(Modeling code records)
==========
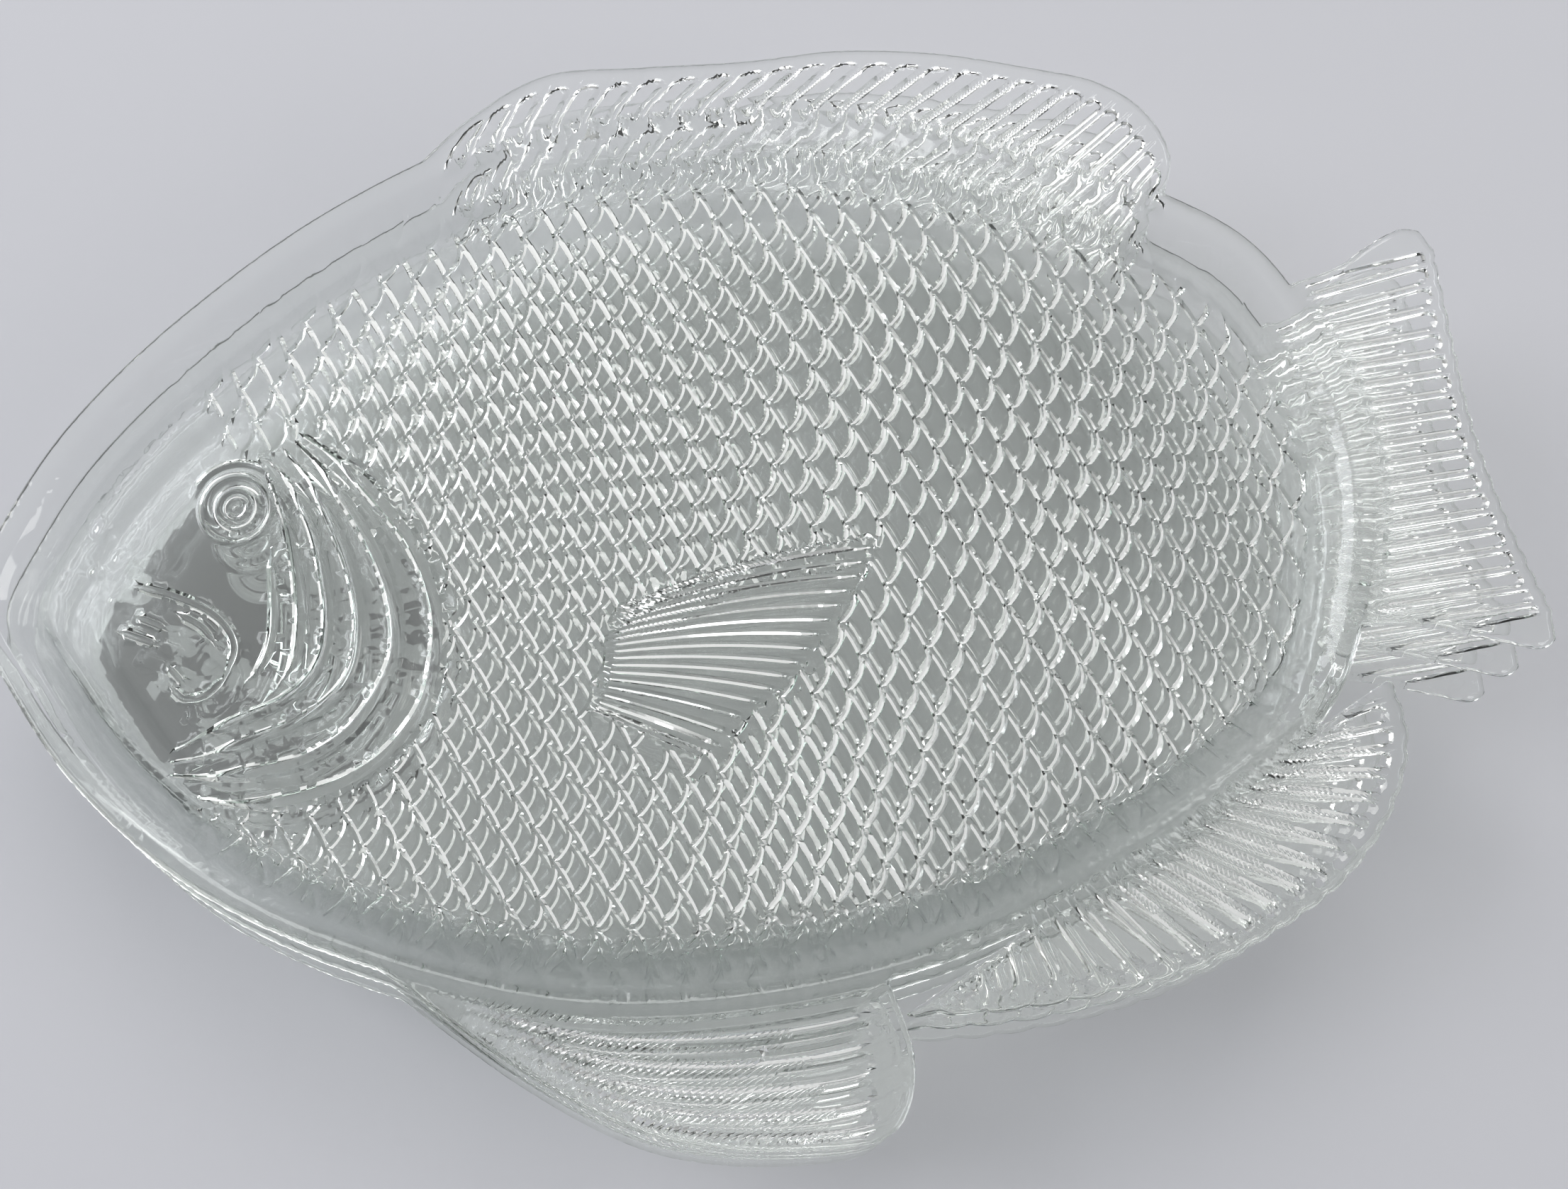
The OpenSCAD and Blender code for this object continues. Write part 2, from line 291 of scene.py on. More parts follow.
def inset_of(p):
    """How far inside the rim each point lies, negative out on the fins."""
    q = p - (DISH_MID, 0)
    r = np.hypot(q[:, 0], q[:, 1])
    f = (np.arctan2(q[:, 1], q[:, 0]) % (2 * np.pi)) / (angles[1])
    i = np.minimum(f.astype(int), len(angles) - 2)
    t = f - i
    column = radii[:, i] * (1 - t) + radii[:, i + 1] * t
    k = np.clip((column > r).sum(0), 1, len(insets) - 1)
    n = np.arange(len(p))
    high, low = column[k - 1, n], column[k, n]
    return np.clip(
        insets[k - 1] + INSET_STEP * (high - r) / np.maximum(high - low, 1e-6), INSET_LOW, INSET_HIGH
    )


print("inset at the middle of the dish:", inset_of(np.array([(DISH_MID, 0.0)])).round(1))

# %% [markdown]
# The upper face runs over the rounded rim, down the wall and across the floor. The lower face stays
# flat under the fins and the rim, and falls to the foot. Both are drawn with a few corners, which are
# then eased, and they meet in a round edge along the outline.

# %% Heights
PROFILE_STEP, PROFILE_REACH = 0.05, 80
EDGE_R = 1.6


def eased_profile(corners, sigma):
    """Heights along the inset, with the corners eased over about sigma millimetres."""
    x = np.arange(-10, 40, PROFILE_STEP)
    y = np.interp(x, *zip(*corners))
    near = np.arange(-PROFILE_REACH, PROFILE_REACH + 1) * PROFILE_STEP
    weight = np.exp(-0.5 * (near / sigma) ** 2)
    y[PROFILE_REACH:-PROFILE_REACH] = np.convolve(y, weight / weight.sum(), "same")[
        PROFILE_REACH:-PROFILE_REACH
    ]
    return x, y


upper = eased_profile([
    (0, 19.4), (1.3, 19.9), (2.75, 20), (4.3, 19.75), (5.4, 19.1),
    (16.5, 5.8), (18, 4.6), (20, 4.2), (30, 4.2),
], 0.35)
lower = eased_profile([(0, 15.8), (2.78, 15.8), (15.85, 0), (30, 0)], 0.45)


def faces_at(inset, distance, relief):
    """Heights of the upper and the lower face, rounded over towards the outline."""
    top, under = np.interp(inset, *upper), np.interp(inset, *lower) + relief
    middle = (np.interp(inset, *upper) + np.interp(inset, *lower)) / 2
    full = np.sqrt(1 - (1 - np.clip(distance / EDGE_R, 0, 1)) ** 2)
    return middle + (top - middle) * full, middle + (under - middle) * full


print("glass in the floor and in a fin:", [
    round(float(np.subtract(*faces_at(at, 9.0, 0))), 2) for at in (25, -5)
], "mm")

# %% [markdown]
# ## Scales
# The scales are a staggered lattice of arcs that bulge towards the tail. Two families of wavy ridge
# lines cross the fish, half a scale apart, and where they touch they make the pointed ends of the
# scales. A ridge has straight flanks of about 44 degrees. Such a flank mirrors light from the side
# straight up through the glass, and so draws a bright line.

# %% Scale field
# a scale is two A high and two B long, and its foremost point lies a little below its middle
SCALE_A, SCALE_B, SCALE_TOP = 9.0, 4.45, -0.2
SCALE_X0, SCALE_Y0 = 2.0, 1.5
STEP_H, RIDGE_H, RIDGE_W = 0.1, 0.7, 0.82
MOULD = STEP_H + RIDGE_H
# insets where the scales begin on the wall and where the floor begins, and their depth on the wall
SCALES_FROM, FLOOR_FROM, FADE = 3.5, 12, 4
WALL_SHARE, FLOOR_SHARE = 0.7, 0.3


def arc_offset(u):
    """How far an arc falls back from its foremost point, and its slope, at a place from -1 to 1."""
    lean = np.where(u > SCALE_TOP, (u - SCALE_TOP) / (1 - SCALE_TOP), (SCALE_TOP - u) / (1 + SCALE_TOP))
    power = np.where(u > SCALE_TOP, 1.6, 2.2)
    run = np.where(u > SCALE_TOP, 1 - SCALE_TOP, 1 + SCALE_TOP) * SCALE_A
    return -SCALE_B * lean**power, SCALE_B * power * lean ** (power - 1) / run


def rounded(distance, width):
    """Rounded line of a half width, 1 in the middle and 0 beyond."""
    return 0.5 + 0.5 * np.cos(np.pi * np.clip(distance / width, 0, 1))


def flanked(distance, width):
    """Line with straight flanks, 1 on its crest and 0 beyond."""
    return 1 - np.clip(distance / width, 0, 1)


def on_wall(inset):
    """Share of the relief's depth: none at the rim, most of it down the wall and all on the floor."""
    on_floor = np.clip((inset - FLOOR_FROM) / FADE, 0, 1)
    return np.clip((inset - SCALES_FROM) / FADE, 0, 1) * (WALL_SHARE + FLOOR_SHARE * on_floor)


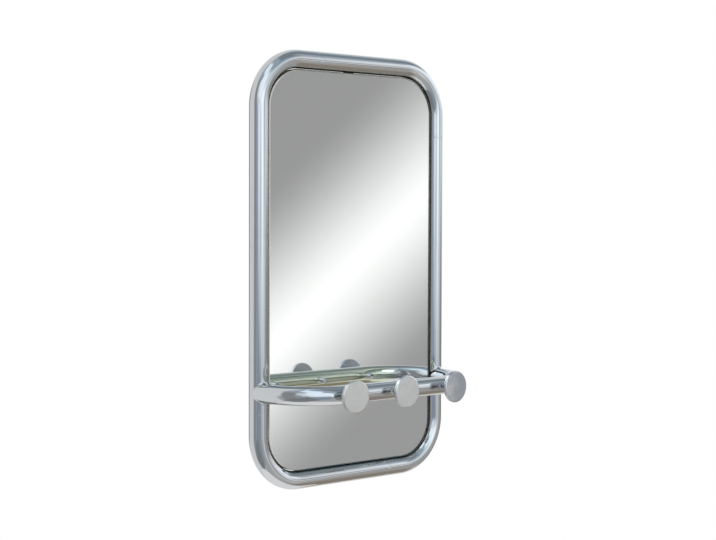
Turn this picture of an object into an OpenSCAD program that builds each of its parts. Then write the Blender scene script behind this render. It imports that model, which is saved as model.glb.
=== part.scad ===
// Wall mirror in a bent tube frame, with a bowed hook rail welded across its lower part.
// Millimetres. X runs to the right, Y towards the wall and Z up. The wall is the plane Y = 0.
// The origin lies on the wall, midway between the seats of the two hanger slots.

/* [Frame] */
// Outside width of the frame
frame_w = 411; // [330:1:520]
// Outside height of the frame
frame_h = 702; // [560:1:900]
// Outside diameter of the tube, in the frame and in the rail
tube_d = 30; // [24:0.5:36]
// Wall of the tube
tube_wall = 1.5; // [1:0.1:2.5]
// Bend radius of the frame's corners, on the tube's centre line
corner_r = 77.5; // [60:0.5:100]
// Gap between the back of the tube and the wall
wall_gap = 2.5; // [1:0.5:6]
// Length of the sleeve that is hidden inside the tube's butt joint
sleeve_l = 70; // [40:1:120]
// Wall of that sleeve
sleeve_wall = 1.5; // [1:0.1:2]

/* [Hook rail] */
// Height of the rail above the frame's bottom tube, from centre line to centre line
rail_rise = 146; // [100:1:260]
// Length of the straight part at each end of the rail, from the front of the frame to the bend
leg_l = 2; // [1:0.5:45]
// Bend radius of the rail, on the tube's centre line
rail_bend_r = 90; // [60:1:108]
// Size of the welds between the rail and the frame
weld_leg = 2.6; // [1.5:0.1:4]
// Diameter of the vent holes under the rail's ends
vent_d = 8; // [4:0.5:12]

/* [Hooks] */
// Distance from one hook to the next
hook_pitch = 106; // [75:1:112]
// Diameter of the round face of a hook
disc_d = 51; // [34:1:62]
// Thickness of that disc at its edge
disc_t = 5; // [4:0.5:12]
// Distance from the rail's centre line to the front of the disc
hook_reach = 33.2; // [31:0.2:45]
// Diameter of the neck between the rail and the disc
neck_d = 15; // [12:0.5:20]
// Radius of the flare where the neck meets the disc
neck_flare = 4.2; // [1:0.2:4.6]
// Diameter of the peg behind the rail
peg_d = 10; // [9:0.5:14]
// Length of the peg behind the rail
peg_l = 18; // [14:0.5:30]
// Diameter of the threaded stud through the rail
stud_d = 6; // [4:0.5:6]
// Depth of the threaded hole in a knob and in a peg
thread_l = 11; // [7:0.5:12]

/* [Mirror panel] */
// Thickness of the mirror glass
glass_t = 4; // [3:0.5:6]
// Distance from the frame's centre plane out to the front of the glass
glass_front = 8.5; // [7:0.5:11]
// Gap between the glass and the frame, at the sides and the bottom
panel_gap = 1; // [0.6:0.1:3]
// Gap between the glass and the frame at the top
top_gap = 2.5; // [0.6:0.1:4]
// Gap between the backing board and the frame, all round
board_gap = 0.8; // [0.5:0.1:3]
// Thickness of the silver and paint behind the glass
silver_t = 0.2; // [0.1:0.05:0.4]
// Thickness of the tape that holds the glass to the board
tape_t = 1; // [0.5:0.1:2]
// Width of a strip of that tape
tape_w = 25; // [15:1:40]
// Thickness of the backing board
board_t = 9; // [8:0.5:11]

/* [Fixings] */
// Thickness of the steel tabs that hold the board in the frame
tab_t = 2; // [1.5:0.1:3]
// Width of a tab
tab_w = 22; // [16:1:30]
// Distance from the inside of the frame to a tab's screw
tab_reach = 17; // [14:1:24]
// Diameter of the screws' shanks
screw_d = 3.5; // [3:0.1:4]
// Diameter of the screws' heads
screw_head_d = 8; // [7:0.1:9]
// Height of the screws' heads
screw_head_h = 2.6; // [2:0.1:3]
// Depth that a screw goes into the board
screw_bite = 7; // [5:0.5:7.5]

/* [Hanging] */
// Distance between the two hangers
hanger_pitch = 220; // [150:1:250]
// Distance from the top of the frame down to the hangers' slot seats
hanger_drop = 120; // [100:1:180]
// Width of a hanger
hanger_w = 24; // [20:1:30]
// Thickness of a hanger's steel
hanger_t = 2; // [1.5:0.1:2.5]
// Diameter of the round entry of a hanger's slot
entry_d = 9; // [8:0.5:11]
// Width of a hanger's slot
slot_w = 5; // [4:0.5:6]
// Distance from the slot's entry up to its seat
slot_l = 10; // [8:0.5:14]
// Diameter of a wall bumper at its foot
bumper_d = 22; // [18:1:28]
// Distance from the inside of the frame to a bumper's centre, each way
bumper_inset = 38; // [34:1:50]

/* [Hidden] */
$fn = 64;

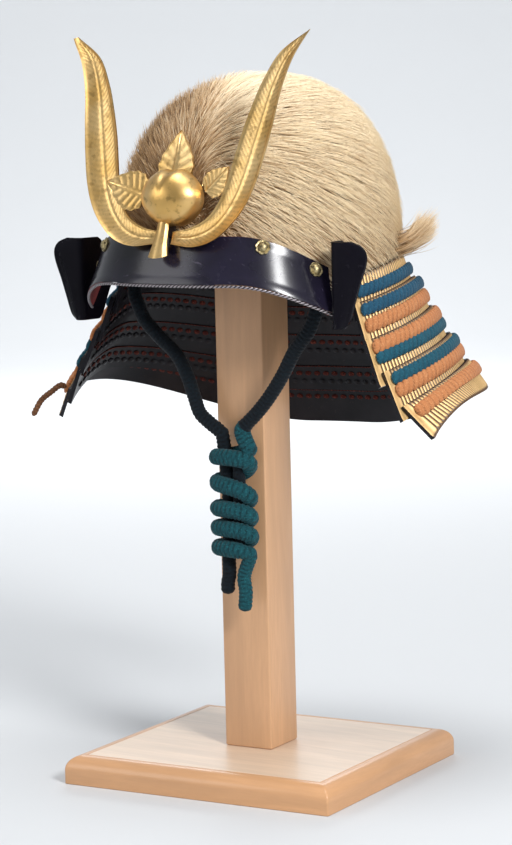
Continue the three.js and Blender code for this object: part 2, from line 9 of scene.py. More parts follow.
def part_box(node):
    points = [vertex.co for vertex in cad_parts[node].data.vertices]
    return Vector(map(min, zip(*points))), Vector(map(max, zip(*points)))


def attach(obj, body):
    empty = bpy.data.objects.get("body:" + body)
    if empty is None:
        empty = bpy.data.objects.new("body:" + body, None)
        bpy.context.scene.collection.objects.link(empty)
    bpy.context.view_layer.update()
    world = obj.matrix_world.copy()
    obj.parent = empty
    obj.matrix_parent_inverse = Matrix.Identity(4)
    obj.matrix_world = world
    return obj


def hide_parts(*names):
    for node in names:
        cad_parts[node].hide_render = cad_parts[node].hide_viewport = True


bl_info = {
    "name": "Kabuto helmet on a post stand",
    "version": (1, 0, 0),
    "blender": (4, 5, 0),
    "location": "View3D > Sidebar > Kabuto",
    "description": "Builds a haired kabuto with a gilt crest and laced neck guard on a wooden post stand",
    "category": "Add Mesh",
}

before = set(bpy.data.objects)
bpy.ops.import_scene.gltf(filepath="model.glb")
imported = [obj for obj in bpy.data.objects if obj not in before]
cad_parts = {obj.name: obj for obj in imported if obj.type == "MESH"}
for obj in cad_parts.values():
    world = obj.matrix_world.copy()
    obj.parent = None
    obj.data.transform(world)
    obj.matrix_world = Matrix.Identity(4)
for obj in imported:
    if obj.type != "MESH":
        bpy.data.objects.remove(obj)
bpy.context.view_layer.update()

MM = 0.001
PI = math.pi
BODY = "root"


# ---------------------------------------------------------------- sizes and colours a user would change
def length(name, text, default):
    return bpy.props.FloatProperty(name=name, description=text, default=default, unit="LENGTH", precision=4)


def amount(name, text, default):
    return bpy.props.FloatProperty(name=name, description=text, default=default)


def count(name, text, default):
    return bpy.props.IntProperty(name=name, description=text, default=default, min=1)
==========
Task goal | Gather up, from the records above, each line where the word "OpenSCAD" appears.

Written reply |
The OpenSCAD and Blender code for this object continues. Write part 2, from line 291 of scene.py on. More parts follow.
Turn this picture of an object into an OpenSCAD program that builds each of its parts. Then write the Blender scene script behind this render. It imports that model, which is saved as model.glb.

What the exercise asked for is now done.